◆ YOUR GOAL ◆
Copy out all of the data below with no alterations.

· · · · · · ·

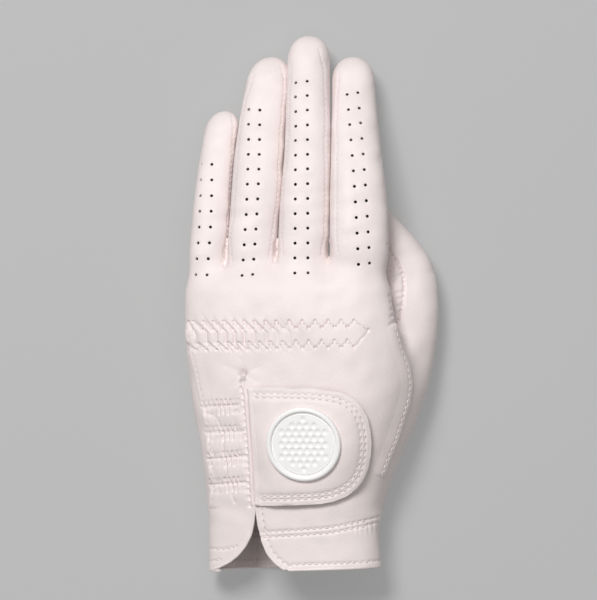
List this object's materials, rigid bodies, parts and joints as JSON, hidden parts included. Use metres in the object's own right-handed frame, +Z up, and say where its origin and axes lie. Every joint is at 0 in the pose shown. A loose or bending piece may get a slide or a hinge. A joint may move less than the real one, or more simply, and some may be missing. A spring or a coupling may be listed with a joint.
{
  "type": "golf glove",
  "caption": "Soft leather sports glove for a left hand, with bending finger ends, a swinging thumb end and a wrist tab that peels open.",
  "frame": {"origin": "middle of the glove's outline seen from above, on the surface it lies on, palm down", "axes": "+X towards the thumb's side, +Y from the cuff to the fingertips, +Z up out of the back of the hand"},
  "size_m": [0.1079, 0.2327, 0.0519],
  "materials": {
    "leather": "soft satin cabretta leather",
    "fourchette_leather": "soft satin",
    "crease_leather": "soft satin, gathered",
    "binding_leather": "soft satin",
    "facing": "matt knitted facing",
    "elastic": "woven elastic tape",
    "hook_and_loop": "matt hook-and-loop tape",
    "badge": "soft matt moulded rubber"
  },
  "bodies": {
    "hand": {"back_panel": "leather", "palm_panel": "leather", "thumb_root": "leather", "cuff_facing": "facing", "wrist_elastic": "elastic", "knuckle_elastic": "elastic", "side_elastics": "elastic", "crotch_web": "fourchette_leather", "slit_binding_left": "binding_leather", "slit_binding_right": "binding_leather", "slit_bar_tack": "binding_leather", "loop_patch": "hook_and_loop", "little_base_back": "leather", "little_base_front": "leather", "ring_base_back": "leather", "ring_base_front": "leather", "middle_base_back": "leather", "middle_base_front": "leather", "index_base_back": "leather", "index_base_front": "leather", "fourchette_little_ring": "fourchette_leather", "fourchette_ring_middle": "fourchette_leather", "fourchette_middle_index": "fourchette_leather", "little_crease": "crease_leather", "ring_crease": "crease_leather", "middle_crease": "crease_leather", "index_crease": "crease_leather", "thumb_crease": "crease_leather", "tab_root": "crease_leather"},
    "little_finger": {"little_tip_back": "leather", "little_tip_front": "leather", "little_tip_fourchette": "fourchette_leather"},
    "ring_finger": {"ring_tip_back": "leather", "ring_tip_front": "leather", "ring_tip_fourchettes": "fourchette_leather"},
    "middle_finger": {"middle_tip_back": "leather", "middle_tip_front": "leather", "middle_tip_fourchettes": "fourchette_leather"},
    "index_finger": {"index_tip_back": "leather", "index_tip_front": "leather", "index_tip_fourchette": "fourchette_leather"},
    "thumb_end": {"thumb_tip_back": "leather", "thumb_tip_front": "leather"},
    "tab": {"tab_shell": "leather", "tab_lining": "leather", "hook_patch": "hook_and_loop", "badge_base": "badge", "badge_rim": "badge", "badge_disc": "badge"}
  },
  "joints": [
    {"name": "little_bend", "type": "hinge", "parent": "hand", "child": "little_finger", "pos_m": [-0.04196, 0.03977, 0.01956], "axis": [-0.9946, 0.1037, 0], "range_deg": [0, 75], "deforming": ["little_crease"]},
    {"name": "ring_bend", "type": "hinge", "parent": "hand", "child": "ring_finger", "pos_m": [-0.02295, 0.05203, 0.02192], "axis": [-0.9956, 0.0939, 0], "range_deg": [0, 75], "deforming": ["ring_crease"]},
    {"name": "middle_bend", "type": "hinge", "parent": "hand", "child": "middle_finger", "pos_m": [-0.00192, 0.05591, 0.02649], "axis": [-0.9997, 0.0257, 0], "range_deg": [0, 75], "deforming": ["middle_crease"]},
    {"name": "index_bend", "type": "hinge", "parent": "hand", "child": "index_finger", "pos_m": [0.02043, 0.05317, 0.02937], "axis": [-0.9993, -0.0387, 0], "range_deg": [0, 60], "deforming": ["index_crease"]},
    {"name": "thumb_swing", "type": "hinge", "parent": "hand", "child": "thumb_end", "pos_m": [0.045, 0.005, 0.0112], "axis": [0, 0, 1], "range_deg": [-40, 15], "deforming": ["thumb_crease"]},
    {"name": "tab_peel", "type": "hinge", "parent": "hand", "child": "tab", "pos_m": [-0.0235, -0.0616, 0.03942], "axis": [0.0619, -0.9897, -0.1291], "range_deg": [0, 150], "deforming": ["tab_root"]}
  ]
}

· · · · · · ·

◆ TASK RESPONSE ◆
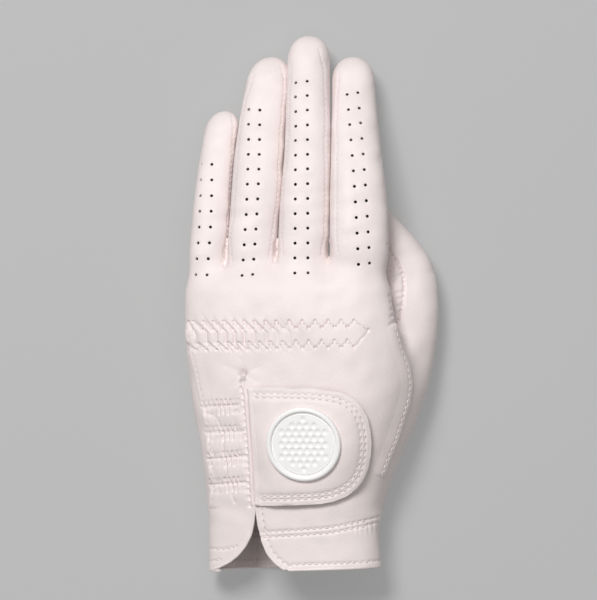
List this object's materials, rigid bodies, parts and joints as JSON, hidden parts included. Use metres in the object's own right-handed frame, +Z up, and say where its origin and axes lie. Every joint is at 0 in the pose shown. A loose or bending piece may get a slide or a hinge. A joint may move less than the real one, or more simply, and some may be missing. A spring or a coupling may be listed with a joint.
{
  "type": "golf glove",
  "caption": "Soft leather sports glove for a left hand, with bending finger ends, a swinging thumb end and a wrist tab that peels open.",
  "frame": {"origin": "middle of the glove's outline seen from above, on the surface it lies on, palm down", "axes": "+X towards the thumb's side, +Y from the cuff to the fingertips, +Z up out of the back of the hand"},
  "size_m": [0.1079, 0.2327, 0.0519],
  "materials": {
    "leather": "soft satin cabretta leather",
    "fourchette_leather": "soft satin",
    "crease_leather": "soft satin, gathered",
    "binding_leather": "soft satin",
    "facing": "matt knitted facing",
    "elastic": "woven elastic tape",
    "hook_and_loop": "matt hook-and-loop tape",
    "badge": "soft matt moulded rubber"
  },
  "bodies": {
    "hand": {"back_panel": "leather", "palm_panel": "leather", "thumb_root": "leather", "cuff_facing": "facing", "wrist_elastic": "elastic", "knuckle_elastic": "elastic", "side_elastics": "elastic", "crotch_web": "fourchette_leather", "slit_binding_left": "binding_leather", "slit_binding_right": "binding_leather", "slit_bar_tack": "binding_leather", "loop_patch": "hook_and_loop", "little_base_back": "leather", "little_base_front": "leather", "ring_base_back": "leather", "ring_base_front": "leather", "middle_base_back": "leather", "middle_base_front": "leather", "index_base_back": "leather", "index_base_front": "leather", "fourchette_little_ring": "fourchette_leather", "fourchette_ring_middle": "fourchette_leather", "fourchette_middle_index": "fourchette_leather", "little_crease": "crease_leather", "ring_crease": "crease_leather", "middle_crease": "crease_leather", "index_crease": "crease_leather", "thumb_crease": "crease_leather", "tab_root": "crease_leather"},
    "little_finger": {"little_tip_back": "leather", "little_tip_front": "leather", "little_tip_fourchette": "fourchette_leather"},
    "ring_finger": {"ring_tip_back": "leather", "ring_tip_front": "leather", "ring_tip_fourchettes": "fourchette_leather"},
    "middle_finger": {"middle_tip_back": "leather", "middle_tip_front": "leather", "middle_tip_fourchettes": "fourchette_leather"},
    "index_finger": {"index_tip_back": "leather", "index_tip_front": "leather", "index_tip_fourchette": "fourchette_leather"},
    "thumb_end": {"thumb_tip_back": "leather", "thumb_tip_front": "leather"},
    "tab": {"tab_shell": "leather", "tab_lining": "leather", "hook_patch": "hook_and_loop", "badge_base": "badge", "badge_rim": "badge", "badge_disc": "badge"}
  },
  "joints": [
    {"name": "little_bend", "type": "hinge", "parent": "hand", "child": "little_finger", "pos_m": [-0.04196, 0.03977, 0.01956], "axis": [-0.9946, 0.1037, 0], "range_deg": [0, 75], "deforming": ["little_crease"]},
    {"name": "ring_bend", "type": "hinge", "parent": "hand", "child": "ring_finger", "pos_m": [-0.02295, 0.05203, 0.02192], "axis": [-0.9956, 0.0939, 0], "range_deg": [0, 75], "deforming": ["ring_crease"]},
    {"name": "middle_bend", "type": "hinge", "parent": "hand", "child": "middle_finger", "pos_m": [-0.00192, 0.05591, 0.02649], "axis": [-0.9997, 0.0257, 0], "range_deg": [0, 75], "deforming": ["middle_crease"]},
    {"name": "index_bend", "type": "hinge", "parent": "hand", "child": "index_finger", "pos_m": [0.02043, 0.05317, 0.02937], "axis": [-0.9993, -0.0387, 0], "range_deg": [0, 60], "deforming": ["index_crease"]},
    {"name": "thumb_swing", "type": "hinge", "parent": "hand", "child": "thumb_end", "pos_m": [0.045, 0.005, 0.0112], "axis": [0, 0, 1], "range_deg": [-40, 15], "deforming": ["thumb_crease"]},
    {"name": "tab_peel", "type": "hinge", "parent": "hand", "child": "tab", "pos_m": [-0.0235, -0.0616, 0.03942], "axis": [0.0619, -0.9897, -0.1291], "range_deg": [0, 150], "deforming": ["tab_root"]}
  ]
}